STATED GOAL: Take the data below and repeat it exactly.

■ ■ ■ ■

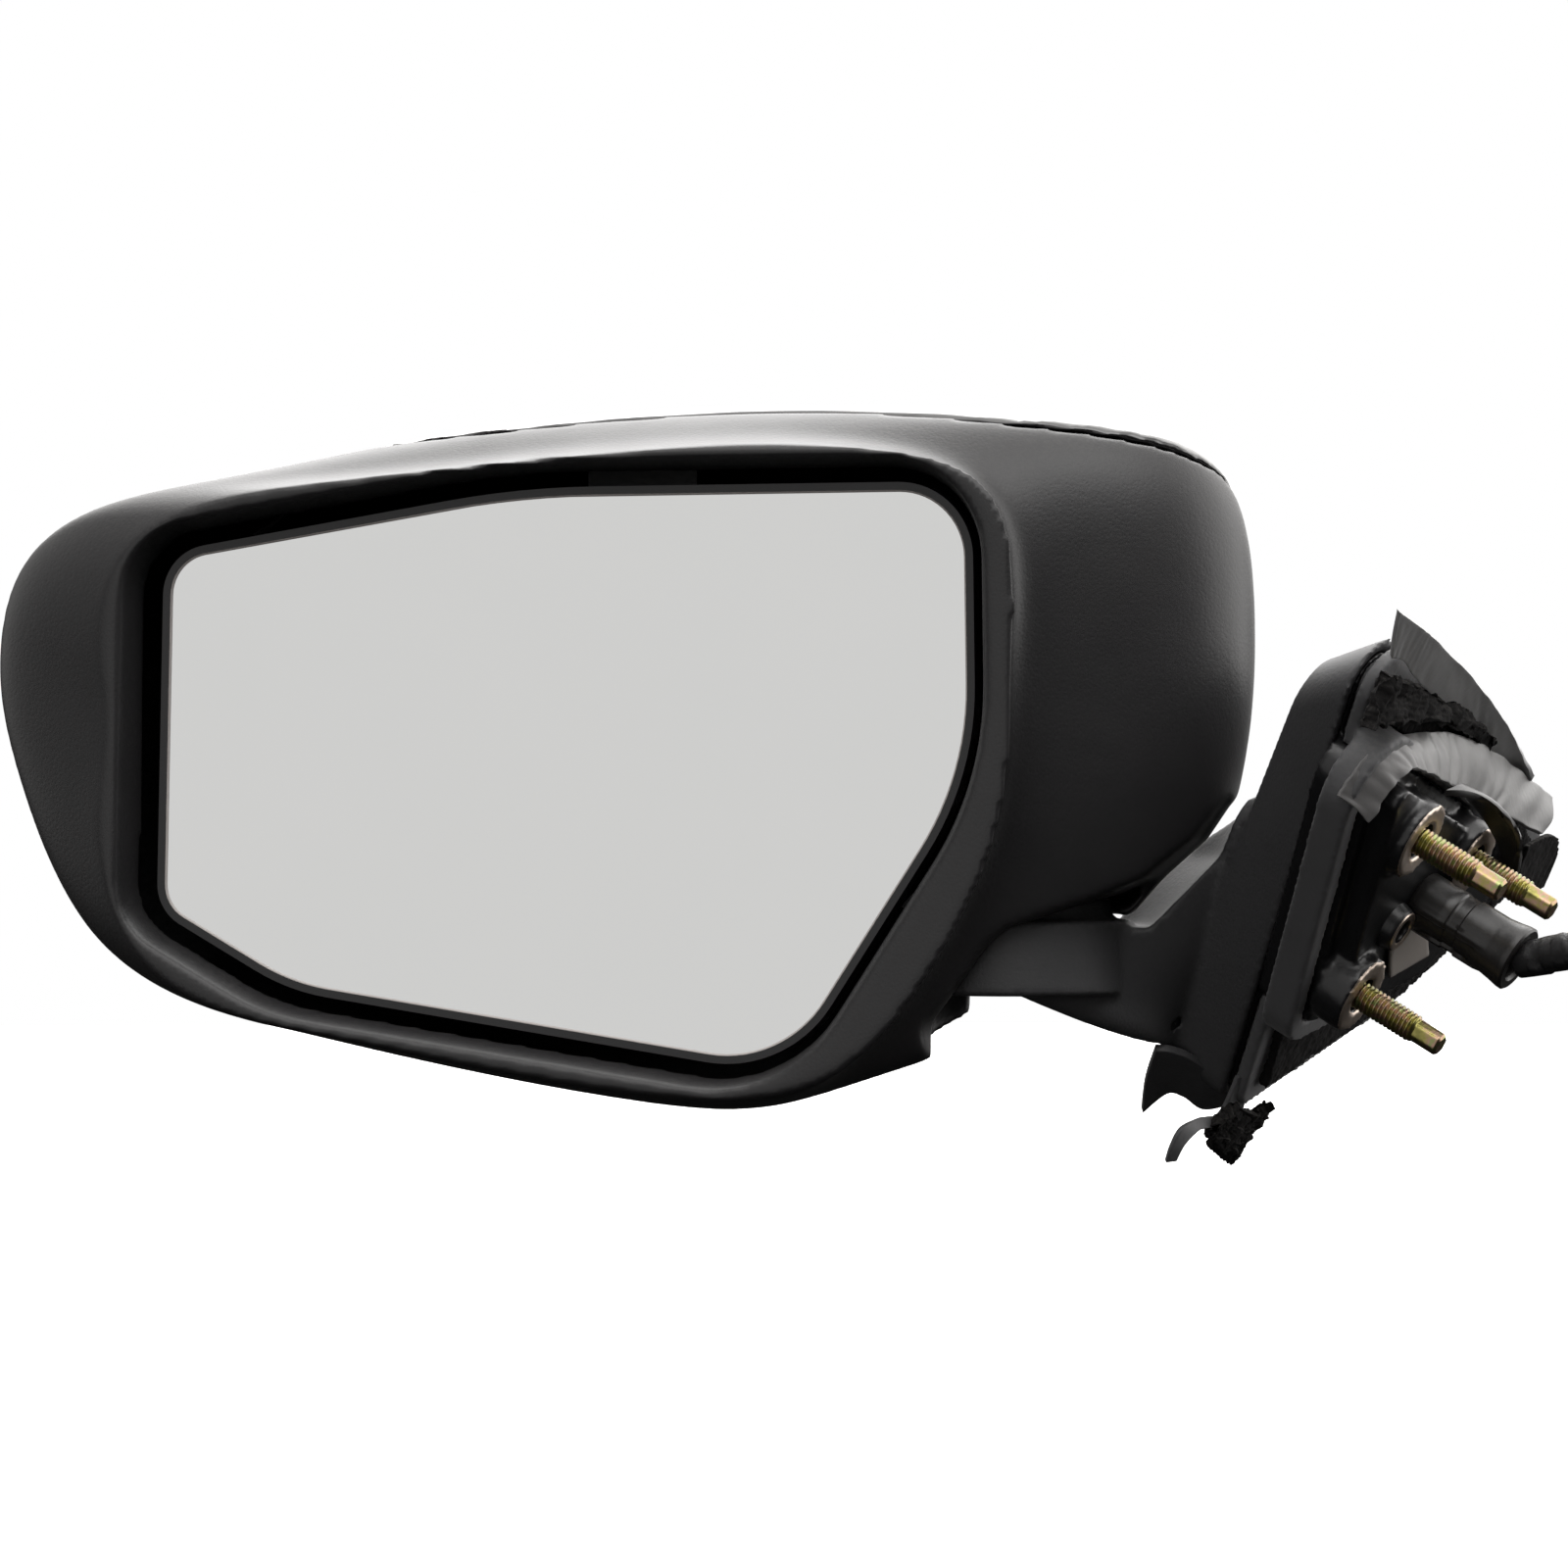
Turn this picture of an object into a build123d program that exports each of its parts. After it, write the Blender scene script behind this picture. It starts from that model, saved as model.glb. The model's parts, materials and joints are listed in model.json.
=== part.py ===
"""Powered, manually folding door mirror for the left-hand side of a car.

Frame: origin at the centre of the three mounting studs, on the face that meets the door.
+X points inboard, +Y points forward along the car and +Z points up. Lengths are in mm.
"""

from build123d import *
import os
from math import cos, pi, radians, sin, tan

os.makedirs("parts", exist_ok=True)

# Driving dimensions: fold axis, vertical, and the seam between head and arm
arm_reach = 84.0
fold_x = -arm_reach
fold_y = -6.0
seam_z = -4.0

# Where the centre of the glass stands from the fold axis and the seam
head_reach = 84.0
glass_back = 36.0
glass_rise = 30.0
glass_x = fold_x - head_reach
glass_y = fold_y - glass_back
glass_z = seam_z + glass_rise

# Gap of the seam and the circle the head sweeps round the fold axis
seam_gap = 0.6
swing_radius = 55.0

# Mounting face of the door
door_lean = 30.0
door_turn = 10.0

# Head shell
rim_y = -9.0
wall = 2.3
flank_wall = 3.2
cavity_y = 1.0
cap_gap = 0.5
floor_wall = 1.8

# Glass and its holder
glass_thick = 2.0
pad_thick = 0.6
plate_thick = 2.4
holder_lip = 1.6
holder_proud = 0.6
recess_gap = 4.2
recess_taper = 14.0
recess_shift = -1.3

# Tilting gimbal
pivot_y = 16.0
tilt_ring_outer = 13.0
tilt_ring_inner = 9.0
tilt_ring_depth = 6.0
pin_radius = 2.0
pin_clearance = 0.05
pin_reach = 18.5
lug_near = 15.0
lug_far = 18.0
lug_width = 8.0

# Jackscrews
lever = 28.0
ball_radius = 3.0
ball_clearance = 0.75
stem_radius = 2.0
cup_wall = 1.6
gear_radius = 9.0
gear_width = 6.0
gear_teeth = 18
gear_y = 31.0
worm_radius = 2.6
mesh_gap = 0.35
motor_radius = 8.0
motor_length = 30.0

# Actuator case
case_y = 23.5
case_cover = 2.0
case_depth = 22.5
case_wall = 2.0

# Head frame and fold bearing
frame_thick = 3.0
post_radius = 10.0
post_bore = 6.0
post_top = 40.0
hub_radius = 16.0
hub_top = 16.0
detent_height = 4.0
detent_teeth = 6
spring_wire = 3.0
spring_turns = 4

# Arm and foot
turret_radius = 23.5
lip_outer = 20.0
lip_inner = 17.4
lip_height = 4.5
turret_depth = 15.5
cover_in = 21.0
cover_out = 36.0
skin = 2.5
core_gap = 0.3

# Studs, bosses and the face between them
stud_circle = 46.0
stud_count = 3
stud_radius = 3.0
stud_shank = 3.8
stud_thread = 13.6
stud_tip = 6.0
stud_tip_flats = 4.6
boss_radius = 8.5
boss_height = 3.0

# Connector and harness
collar_radius = 6.4
collar_flange = 0.8
collar_flange_long = 3.0
collar_length = 22.0
harness_diameter = 8.0

glass_centre = Vector(glass_x, glass_y, glass_z)
normal = Vector(
    cos(radians(door_lean)) * cos(radians(door_turn)),
    -cos(radians(door_lean)) * sin(radians(door_turn)),
    -sin(radians(door_lean)),
)
along_door = Vector(sin(radians(door_turn)), cos(radians(door_turn)), 0)
door = Plane(origin=(0, 0, 0), x_dir=along_door, z_dir=normal)


def head_plane(depth):
    """Plane across the head, depth mm forward of the glass face, facing the driver."""
    return Plane(origin=glass_centre + Vector(0, depth, 0), x_dir=(1, 0, 0), z_dir=(0, -1, 0))


def lying_plane(x, z, depth=0.0):
    """Plane across the car at a point given from the glass centre, facing inboard."""
    return Plane(origin=glass_centre + Vector(x, depth, z), x_dir=(0, 1, 0), z_dir=(1, 0, 0))


# Outlines of the head, seen from the driver, in the same clock order: outboard tip first
rim_outline = [
    (-100, 20), (-95, 46), (-50, 60.5), (10, 65.5), (62, 66), (88.5, 58), (94.5, 24),
    (91.5, -10), (78, -39), (55, -62), (20, -65.5), (-50, -54.5), (-92, -38), (-101, -10),
]
edge_outline = [
    (-129, 30), (-124, 43), (-68, 63.5), (10, 71.5), (72, 70), (98, 60), (105, 26),
    (100, -10), (87, -38), (64, -60.5), (20, -66), (-60, -53.5), (-106, -33), (-125, 0),
]
deep_outline = [
    (-114, 24), (-99, 46), (-55, 67), (15, 76), (82, 75), (126, 63.5), (133.5, 32),
    (130, -4), (117, -32), (78, -53), (15, -62), (-55, -50), (-95, -31), (-112, -2),
]
edge_y = 8.0
deep_y = 42.0
nose_centre = (10.0, 14.0)
nose_stations = [(62.0, 0.9), (75.0, 0.69), (83.0, 0.42), (86.3, 0.16)]


def scaled(points, factor, centre):
    """Outline drawn in towards a centre."""
    return [(centre[0] + (x - centre[0]) * factor, centre[1] + (z - centre[1]) * factor) for x, z in points]


def drawn_in(points, thickness):
    """Outline moved in by a wall's thickness on each axis."""
    xs = [x for x, z in points]
    zs = [z for x, z in points]
    mid_x, mid_z = (min(xs) + max(xs)) / 2, (min(zs) + max(zs)) / 2
    fx = 1 - 2 * thickness / (max(xs) - min(xs))
    fz = 1 - 2 * thickness / (max(zs) - min(zs))
    return [(mid_x + (x - mid_x) * fx, mid_z + (z - mid_z) * fz) for x, z in points]


head_stations = [(rim_y, rim_outline), (edge_y, edge_outline), (deep_y, deep_outline)]
for station_y, factor in nose_stations:
    head_stations.append((station_y, scaled(deep_outline, factor, nose_centre)))

with BuildPart() as head_solid:
    for station_y, outline in head_stations:
        with BuildSketch(head_plane(station_y)):
            with BuildLine():
                Spline(*outline, periodic=True)
            make_face()
    loft()

with BuildPart() as head_inside:
    for station_y, outline in head_stations:
        with BuildSketch(head_plane(station_y - (wall if station_y > deep_y else 0))):
            with BuildLine():
                Spline(*drawn_in(outline, flank_wall), periodic=True)
            make_face()
    loft()
    split(bisect_by=Plane(origin=glass_centre + Vector(0, cavity_y, 0), z_dir=(0, 1, 0)), keep=Keep.TOP)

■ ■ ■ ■

SOLUTION BELOW:
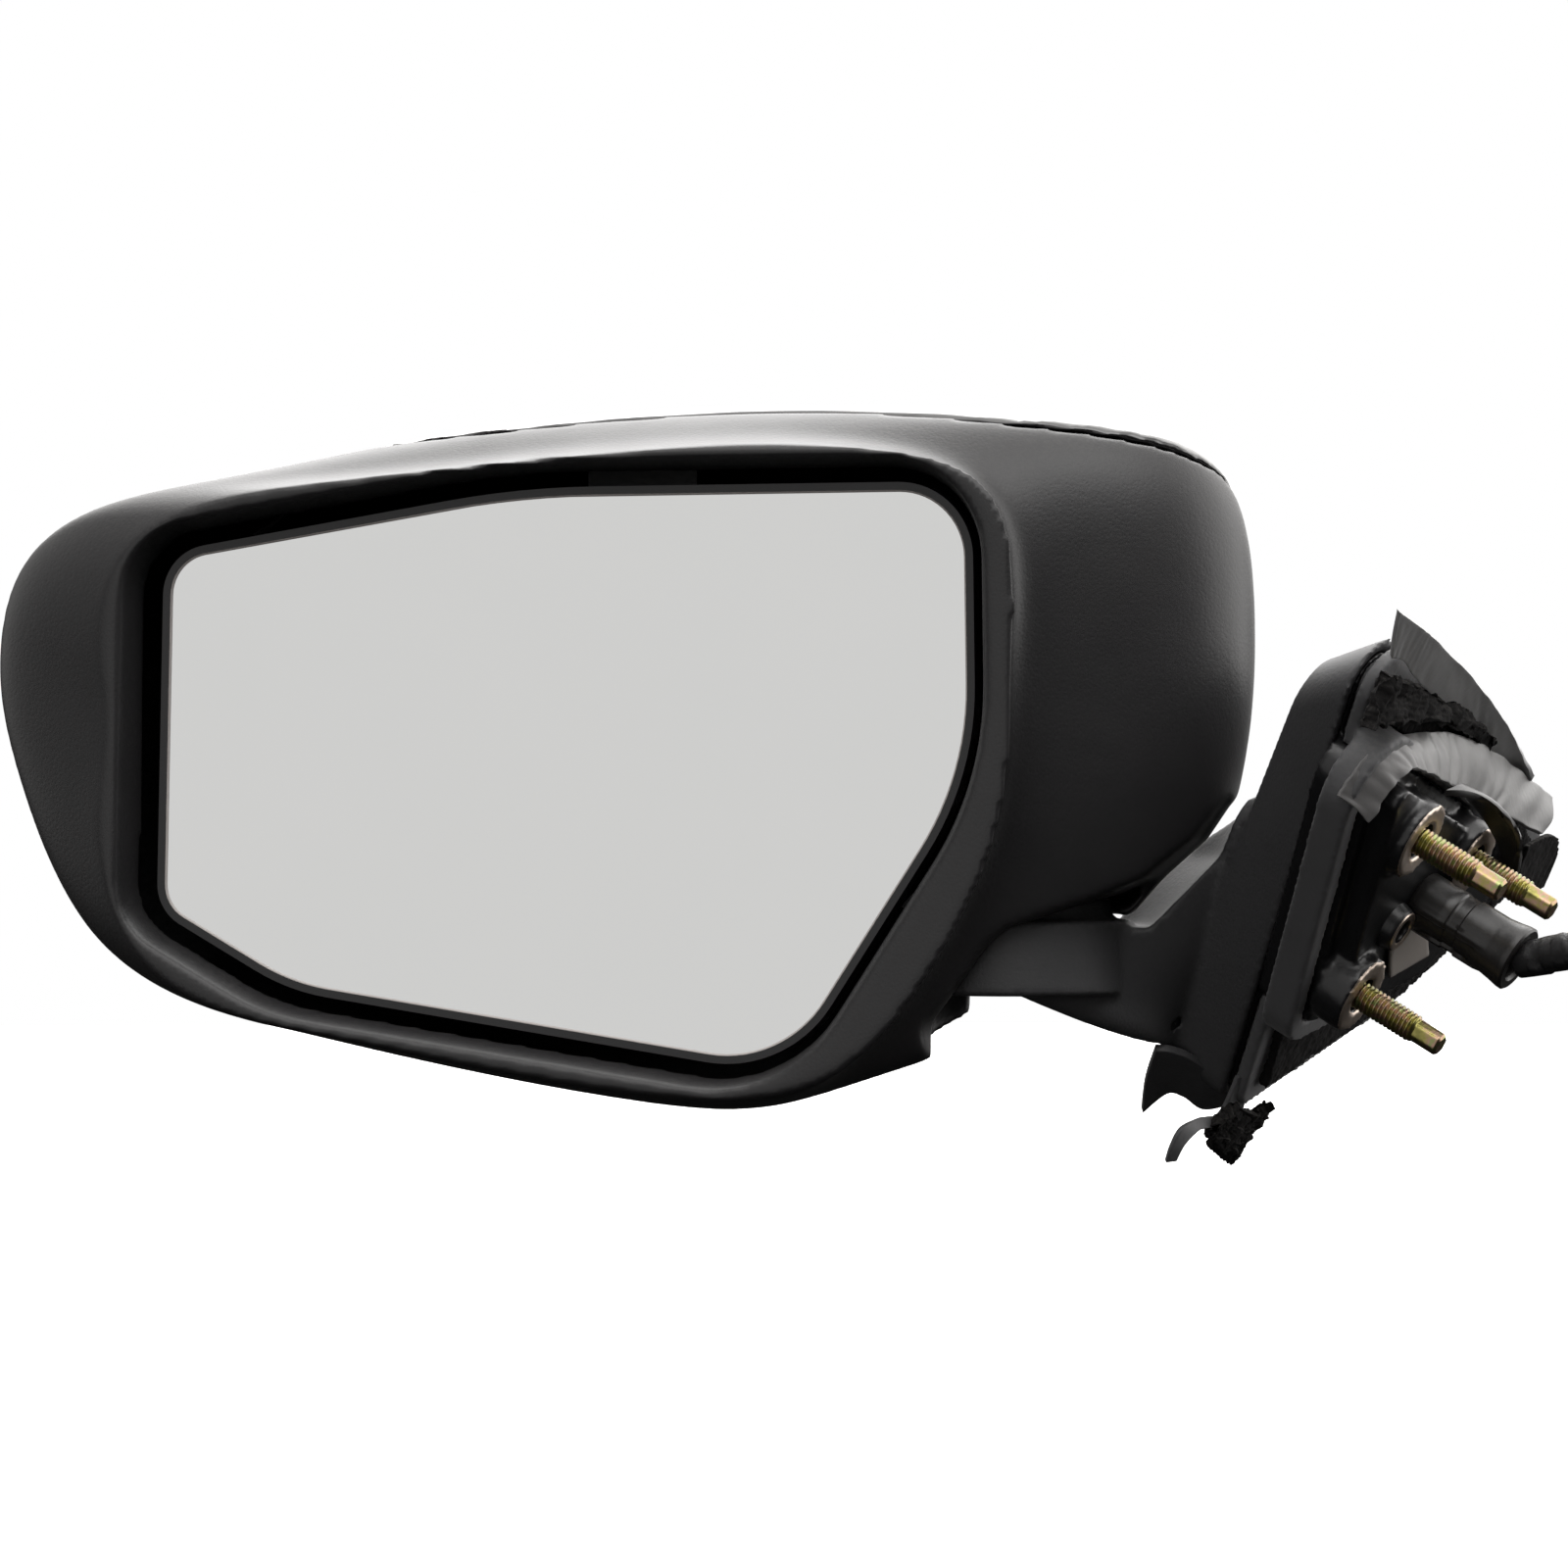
Turn this picture of an object into a build123d program that exports each of its parts. After it, write the Blender scene script behind this picture. It starts from that model, saved as model.glb. The model's parts, materials and joints are listed in model.json.
=== part.py ===
"""Powered, manually folding door mirror for the left-hand side of a car.

Frame: origin at the centre of the three mounting studs, on the face that meets the door.
+X points inboard, +Y points forward along the car and +Z points up. Lengths are in mm.
"""

from build123d import *
import os
from math import cos, pi, radians, sin, tan

os.makedirs("parts", exist_ok=True)

# Driving dimensions: fold axis, vertical, and the seam between head and arm
arm_reach = 84.0
fold_x = -arm_reach
fold_y = -6.0
seam_z = -4.0

# Where the centre of the glass stands from the fold axis and the seam
head_reach = 84.0
glass_back = 36.0
glass_rise = 30.0
glass_x = fold_x - head_reach
glass_y = fold_y - glass_back
glass_z = seam_z + glass_rise

# Gap of the seam and the circle the head sweeps round the fold axis
seam_gap = 0.6
swing_radius = 55.0

# Mounting face of the door
door_lean = 30.0
door_turn = 10.0

# Head shell
rim_y = -9.0
wall = 2.3
flank_wall = 3.2
cavity_y = 1.0
cap_gap = 0.5
floor_wall = 1.8

# Glass and its holder
glass_thick = 2.0
pad_thick = 0.6
plate_thick = 2.4
holder_lip = 1.6
holder_proud = 0.6
recess_gap = 4.2
recess_taper = 14.0
recess_shift = -1.3

# Tilting gimbal
pivot_y = 16.0
tilt_ring_outer = 13.0
tilt_ring_inner = 9.0
tilt_ring_depth = 6.0
pin_radius = 2.0
pin_clearance = 0.05
pin_reach = 18.5
lug_near = 15.0
lug_far = 18.0
lug_width = 8.0

# Jackscrews
lever = 28.0
ball_radius = 3.0
ball_clearance = 0.75
stem_radius = 2.0
cup_wall = 1.6
gear_radius = 9.0
gear_width = 6.0
gear_teeth = 18
gear_y = 31.0
worm_radius = 2.6
mesh_gap = 0.35
motor_radius = 8.0
motor_length = 30.0

# Actuator case
case_y = 23.5
case_cover = 2.0
case_depth = 22.5
case_wall = 2.0

# Head frame and fold bearing
frame_thick = 3.0
post_radius = 10.0
post_bore = 6.0
post_top = 40.0
hub_radius = 16.0
hub_top = 16.0
detent_height = 4.0
detent_teeth = 6
spring_wire = 3.0
spring_turns = 4

# Arm and foot
turret_radius = 23.5
lip_outer = 20.0
lip_inner = 17.4
lip_height = 4.5
turret_depth = 15.5
cover_in = 21.0
cover_out = 36.0
skin = 2.5
core_gap = 0.3

# Studs, bosses and the face between them
stud_circle = 46.0
stud_count = 3
stud_radius = 3.0
stud_shank = 3.8
stud_thread = 13.6
stud_tip = 6.0
stud_tip_flats = 4.6
boss_radius = 8.5
boss_height = 3.0

# Connector and harness
collar_radius = 6.4
collar_flange = 0.8
collar_flange_long = 3.0
collar_length = 22.0
harness_diameter = 8.0

glass_centre = Vector(glass_x, glass_y, glass_z)
normal = Vector(
    cos(radians(door_lean)) * cos(radians(door_turn)),
    -cos(radians(door_lean)) * sin(radians(door_turn)),
    -sin(radians(door_lean)),
)
along_door = Vector(sin(radians(door_turn)), cos(radians(door_turn)), 0)
door = Plane(origin=(0, 0, 0), x_dir=along_door, z_dir=normal)


def head_plane(depth):
    """Plane across the head, depth mm forward of the glass face, facing the driver."""
    return Plane(origin=glass_centre + Vector(0, depth, 0), x_dir=(1, 0, 0), z_dir=(0, -1, 0))


def lying_plane(x, z, depth=0.0):
    """Plane across the car at a point given from the glass centre, facing inboard."""
    return Plane(origin=glass_centre + Vector(x, depth, z), x_dir=(0, 1, 0), z_dir=(1, 0, 0))


# Outlines of the head, seen from the driver, in the same clock order: outboard tip first
rim_outline = [
    (-100, 20), (-95, 46), (-50, 60.5), (10, 65.5), (62, 66), (88.5, 58), (94.5, 24),
    (91.5, -10), (78, -39), (55, -62), (20, -65.5), (-50, -54.5), (-92, -38), (-101, -10),
]
edge_outline = [
    (-129, 30), (-124, 43), (-68, 63.5), (10, 71.5), (72, 70), (98, 60), (105, 26),
    (100, -10), (87, -38), (64, -60.5), (20, -66), (-60, -53.5), (-106, -33), (-125, 0),
]
deep_outline = [
    (-114, 24), (-99, 46), (-55, 67), (15, 76), (82, 75), (126, 63.5), (133.5, 32),
    (130, -4), (117, -32), (78, -53), (15, -62), (-55, -50), (-95, -31), (-112, -2),
]
edge_y = 8.0
deep_y = 42.0
nose_centre = (10.0, 14.0)
nose_stations = [(62.0, 0.9), (75.0, 0.69), (83.0, 0.42), (86.3, 0.16)]


def scaled(points, factor, centre):
    """Outline drawn in towards a centre."""
    return [(centre[0] + (x - centre[0]) * factor, centre[1] + (z - centre[1]) * factor) for x, z in points]


def drawn_in(points, thickness):
    """Outline moved in by a wall's thickness on each axis."""
    xs = [x for x, z in points]
    zs = [z for x, z in points]
    mid_x, mid_z = (min(xs) + max(xs)) / 2, (min(zs) + max(zs)) / 2
    fx = 1 - 2 * thickness / (max(xs) - min(xs))
    fz = 1 - 2 * thickness / (max(zs) - min(zs))
    return [(mid_x + (x - mid_x) * fx, mid_z + (z - mid_z) * fz) for x, z in points]


head_stations = [(rim_y, rim_outline), (edge_y, edge_outline), (deep_y, deep_outline)]
for station_y, factor in nose_stations:
    head_stations.append((station_y, scaled(deep_outline, factor, nose_centre)))

with BuildPart() as head_solid:
    for station_y, outline in head_stations:
        with BuildSketch(head_plane(station_y)):
            with BuildLine():
                Spline(*outline, periodic=True)
            make_face()
    loft()

with BuildPart() as head_inside:
    for station_y, outline in head_stations:
        with BuildSketch(head_plane(station_y - (wall if station_y > deep_y else 0))):
            with BuildLine():
                Spline(*drawn_in(outline, flank_wall), periodic=True)
            make_face()
    loft()
    split(bisect_by=Plane(origin=glass_centre + Vector(0, cavity_y, 0), z_dir=(0, 1, 0)), keep=Keep.TOP)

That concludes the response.